*Given task*
Among the lines of data below, reproduce only those from the one with "return revolve(make_face(outline), axis=Axis.Z)" through the one with "points = [vertex.co", exactly as they stand, both ends included.

*Data excerpt*

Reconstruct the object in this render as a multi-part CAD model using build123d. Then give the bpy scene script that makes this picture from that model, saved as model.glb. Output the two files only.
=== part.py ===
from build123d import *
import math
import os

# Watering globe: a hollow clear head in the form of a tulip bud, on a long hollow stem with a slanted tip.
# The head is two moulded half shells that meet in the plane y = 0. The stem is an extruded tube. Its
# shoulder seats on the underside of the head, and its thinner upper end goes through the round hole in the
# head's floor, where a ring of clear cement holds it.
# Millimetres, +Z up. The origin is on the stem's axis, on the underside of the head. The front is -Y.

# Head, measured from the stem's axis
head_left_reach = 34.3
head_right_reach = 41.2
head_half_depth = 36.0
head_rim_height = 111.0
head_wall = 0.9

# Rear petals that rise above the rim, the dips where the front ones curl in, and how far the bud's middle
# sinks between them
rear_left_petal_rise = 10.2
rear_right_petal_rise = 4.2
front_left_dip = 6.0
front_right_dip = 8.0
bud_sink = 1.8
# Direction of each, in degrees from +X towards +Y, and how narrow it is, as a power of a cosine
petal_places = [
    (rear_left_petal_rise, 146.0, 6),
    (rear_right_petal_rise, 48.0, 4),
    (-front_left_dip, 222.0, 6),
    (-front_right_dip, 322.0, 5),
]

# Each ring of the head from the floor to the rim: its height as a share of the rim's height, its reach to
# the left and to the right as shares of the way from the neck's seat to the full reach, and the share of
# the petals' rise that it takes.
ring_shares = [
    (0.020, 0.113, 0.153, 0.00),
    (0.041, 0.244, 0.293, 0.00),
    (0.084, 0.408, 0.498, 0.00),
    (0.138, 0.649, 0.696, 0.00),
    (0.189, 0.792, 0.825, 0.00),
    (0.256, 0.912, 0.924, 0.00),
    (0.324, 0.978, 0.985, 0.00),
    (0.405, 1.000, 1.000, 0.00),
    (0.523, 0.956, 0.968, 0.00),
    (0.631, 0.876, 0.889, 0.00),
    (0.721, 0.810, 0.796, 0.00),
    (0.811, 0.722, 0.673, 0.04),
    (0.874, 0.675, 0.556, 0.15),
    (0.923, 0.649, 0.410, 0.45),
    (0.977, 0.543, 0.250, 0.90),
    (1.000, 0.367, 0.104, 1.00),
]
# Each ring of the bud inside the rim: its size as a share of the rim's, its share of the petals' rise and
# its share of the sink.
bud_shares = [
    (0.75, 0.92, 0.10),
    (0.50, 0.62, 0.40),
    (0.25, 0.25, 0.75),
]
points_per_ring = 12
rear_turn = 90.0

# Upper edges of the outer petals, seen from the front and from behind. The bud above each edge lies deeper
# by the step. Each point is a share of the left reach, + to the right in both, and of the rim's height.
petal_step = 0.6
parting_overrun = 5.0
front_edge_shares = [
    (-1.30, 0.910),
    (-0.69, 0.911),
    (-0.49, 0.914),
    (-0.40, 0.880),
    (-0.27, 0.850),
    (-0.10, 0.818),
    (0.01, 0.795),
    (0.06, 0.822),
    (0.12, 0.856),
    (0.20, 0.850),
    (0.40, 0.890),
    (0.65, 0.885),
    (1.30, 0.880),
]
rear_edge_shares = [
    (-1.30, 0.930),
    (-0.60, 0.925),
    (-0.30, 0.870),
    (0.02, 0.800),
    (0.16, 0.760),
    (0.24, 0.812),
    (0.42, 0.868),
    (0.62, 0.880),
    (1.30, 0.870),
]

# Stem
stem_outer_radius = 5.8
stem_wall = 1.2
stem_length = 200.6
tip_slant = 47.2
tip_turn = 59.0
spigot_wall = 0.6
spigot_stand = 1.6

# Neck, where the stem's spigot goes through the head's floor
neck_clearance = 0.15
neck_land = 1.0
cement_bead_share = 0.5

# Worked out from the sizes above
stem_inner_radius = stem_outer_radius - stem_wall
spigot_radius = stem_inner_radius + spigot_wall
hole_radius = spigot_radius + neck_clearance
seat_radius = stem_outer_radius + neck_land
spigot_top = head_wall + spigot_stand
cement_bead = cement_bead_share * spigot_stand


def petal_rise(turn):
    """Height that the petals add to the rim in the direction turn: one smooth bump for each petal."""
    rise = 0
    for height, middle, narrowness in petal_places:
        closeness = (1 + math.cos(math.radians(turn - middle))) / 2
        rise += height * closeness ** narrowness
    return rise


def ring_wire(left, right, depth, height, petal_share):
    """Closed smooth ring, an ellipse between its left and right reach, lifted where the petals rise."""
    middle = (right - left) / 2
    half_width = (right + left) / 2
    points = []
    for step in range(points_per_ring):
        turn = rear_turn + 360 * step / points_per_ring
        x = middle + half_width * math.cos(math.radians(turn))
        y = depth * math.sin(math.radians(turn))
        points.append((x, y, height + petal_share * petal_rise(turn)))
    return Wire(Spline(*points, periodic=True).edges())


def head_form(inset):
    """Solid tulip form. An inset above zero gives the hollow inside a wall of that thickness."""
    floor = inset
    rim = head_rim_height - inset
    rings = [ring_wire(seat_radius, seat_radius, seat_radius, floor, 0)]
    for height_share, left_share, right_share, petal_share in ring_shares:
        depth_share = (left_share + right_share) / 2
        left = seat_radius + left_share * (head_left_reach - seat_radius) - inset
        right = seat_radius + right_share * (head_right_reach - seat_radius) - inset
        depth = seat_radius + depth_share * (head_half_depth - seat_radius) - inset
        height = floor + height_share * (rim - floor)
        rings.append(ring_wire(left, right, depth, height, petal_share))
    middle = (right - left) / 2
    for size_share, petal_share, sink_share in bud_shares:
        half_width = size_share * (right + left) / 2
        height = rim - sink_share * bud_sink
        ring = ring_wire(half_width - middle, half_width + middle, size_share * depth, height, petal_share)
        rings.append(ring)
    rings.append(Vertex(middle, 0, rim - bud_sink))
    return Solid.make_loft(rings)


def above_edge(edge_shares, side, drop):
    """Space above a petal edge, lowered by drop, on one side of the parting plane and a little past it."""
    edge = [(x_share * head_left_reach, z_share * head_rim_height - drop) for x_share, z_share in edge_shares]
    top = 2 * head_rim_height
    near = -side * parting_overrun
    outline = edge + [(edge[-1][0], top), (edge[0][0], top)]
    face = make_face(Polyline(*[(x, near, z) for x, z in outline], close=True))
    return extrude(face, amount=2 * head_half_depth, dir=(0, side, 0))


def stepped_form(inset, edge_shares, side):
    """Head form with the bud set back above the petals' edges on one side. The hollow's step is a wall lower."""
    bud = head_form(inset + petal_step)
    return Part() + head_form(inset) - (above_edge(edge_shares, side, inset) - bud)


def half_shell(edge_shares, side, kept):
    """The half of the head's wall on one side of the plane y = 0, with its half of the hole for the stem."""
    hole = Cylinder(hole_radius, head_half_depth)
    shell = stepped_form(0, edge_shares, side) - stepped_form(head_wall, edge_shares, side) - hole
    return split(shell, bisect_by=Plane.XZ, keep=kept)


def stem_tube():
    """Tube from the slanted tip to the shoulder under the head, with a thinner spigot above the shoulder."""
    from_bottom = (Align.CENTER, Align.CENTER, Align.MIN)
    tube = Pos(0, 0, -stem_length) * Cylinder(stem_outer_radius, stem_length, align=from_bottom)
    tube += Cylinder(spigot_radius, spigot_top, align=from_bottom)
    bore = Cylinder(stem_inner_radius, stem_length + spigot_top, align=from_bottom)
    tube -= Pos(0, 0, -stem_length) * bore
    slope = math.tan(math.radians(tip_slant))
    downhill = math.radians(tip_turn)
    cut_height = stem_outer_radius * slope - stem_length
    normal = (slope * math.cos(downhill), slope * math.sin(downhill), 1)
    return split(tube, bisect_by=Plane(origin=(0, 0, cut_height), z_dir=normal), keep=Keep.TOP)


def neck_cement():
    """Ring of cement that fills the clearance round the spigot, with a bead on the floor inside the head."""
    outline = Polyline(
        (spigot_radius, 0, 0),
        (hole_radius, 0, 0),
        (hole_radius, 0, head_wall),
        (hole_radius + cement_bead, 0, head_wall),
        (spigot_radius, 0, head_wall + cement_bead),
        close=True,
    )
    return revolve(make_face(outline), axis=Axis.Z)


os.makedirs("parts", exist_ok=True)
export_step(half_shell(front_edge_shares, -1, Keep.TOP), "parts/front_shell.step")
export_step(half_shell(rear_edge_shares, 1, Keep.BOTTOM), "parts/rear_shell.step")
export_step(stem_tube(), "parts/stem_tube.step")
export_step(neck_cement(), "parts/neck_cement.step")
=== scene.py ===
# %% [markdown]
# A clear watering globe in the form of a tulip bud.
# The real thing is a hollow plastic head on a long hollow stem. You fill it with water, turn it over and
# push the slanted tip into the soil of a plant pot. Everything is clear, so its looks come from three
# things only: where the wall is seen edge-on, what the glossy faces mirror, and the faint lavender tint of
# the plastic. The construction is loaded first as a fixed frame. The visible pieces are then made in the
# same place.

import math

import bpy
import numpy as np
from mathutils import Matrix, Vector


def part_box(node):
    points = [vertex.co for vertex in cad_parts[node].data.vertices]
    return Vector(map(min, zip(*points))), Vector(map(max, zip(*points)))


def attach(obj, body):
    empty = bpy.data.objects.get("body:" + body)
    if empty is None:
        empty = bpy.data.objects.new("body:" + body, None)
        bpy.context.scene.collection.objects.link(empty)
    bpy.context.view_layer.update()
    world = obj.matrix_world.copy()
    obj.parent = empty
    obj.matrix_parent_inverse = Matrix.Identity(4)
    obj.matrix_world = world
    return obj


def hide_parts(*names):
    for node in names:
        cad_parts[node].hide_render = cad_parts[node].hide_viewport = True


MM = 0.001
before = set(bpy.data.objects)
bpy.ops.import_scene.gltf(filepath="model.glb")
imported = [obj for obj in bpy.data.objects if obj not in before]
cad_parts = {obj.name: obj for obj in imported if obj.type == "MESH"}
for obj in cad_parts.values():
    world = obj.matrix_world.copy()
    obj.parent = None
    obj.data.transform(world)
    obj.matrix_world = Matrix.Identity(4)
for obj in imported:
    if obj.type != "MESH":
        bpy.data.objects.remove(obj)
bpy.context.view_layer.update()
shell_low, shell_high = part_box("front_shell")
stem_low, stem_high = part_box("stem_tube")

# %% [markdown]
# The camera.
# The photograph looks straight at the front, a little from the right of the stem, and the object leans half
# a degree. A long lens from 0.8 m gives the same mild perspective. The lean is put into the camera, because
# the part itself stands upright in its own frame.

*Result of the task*
    return revolve(make_face(outline), axis=Axis.Z)


os.makedirs("parts", exist_ok=True)
export_step(half_shell(front_edge_shares, -1, Keep.TOP), "parts/front_shell.step")
export_step(half_shell(rear_edge_shares, 1, Keep.BOTTOM), "parts/rear_shell.step")
export_step(stem_tube(), "parts/stem_tube.step")
export_step(neck_cement(), "parts/neck_cement.step")
=== scene.py ===
# %% [markdown]
# A clear watering globe in the form of a tulip bud.
# The real thing is a hollow plastic head on a long hollow stem. You fill it with water, turn it over and
# push the slanted tip into the soil of a plant pot. Everything is clear, so its looks come from three
# things only: where the wall is seen edge-on, what the glossy faces mirror, and the faint lavender tint of
# the plastic. The construction is loaded first as a fixed frame. The visible pieces are then made in the
# same place.

import math

import bpy
import numpy as np
from mathutils import Matrix, Vector


def part_box(node):
    points = [vertex.co for vertex in cad_parts[node].data.vertices]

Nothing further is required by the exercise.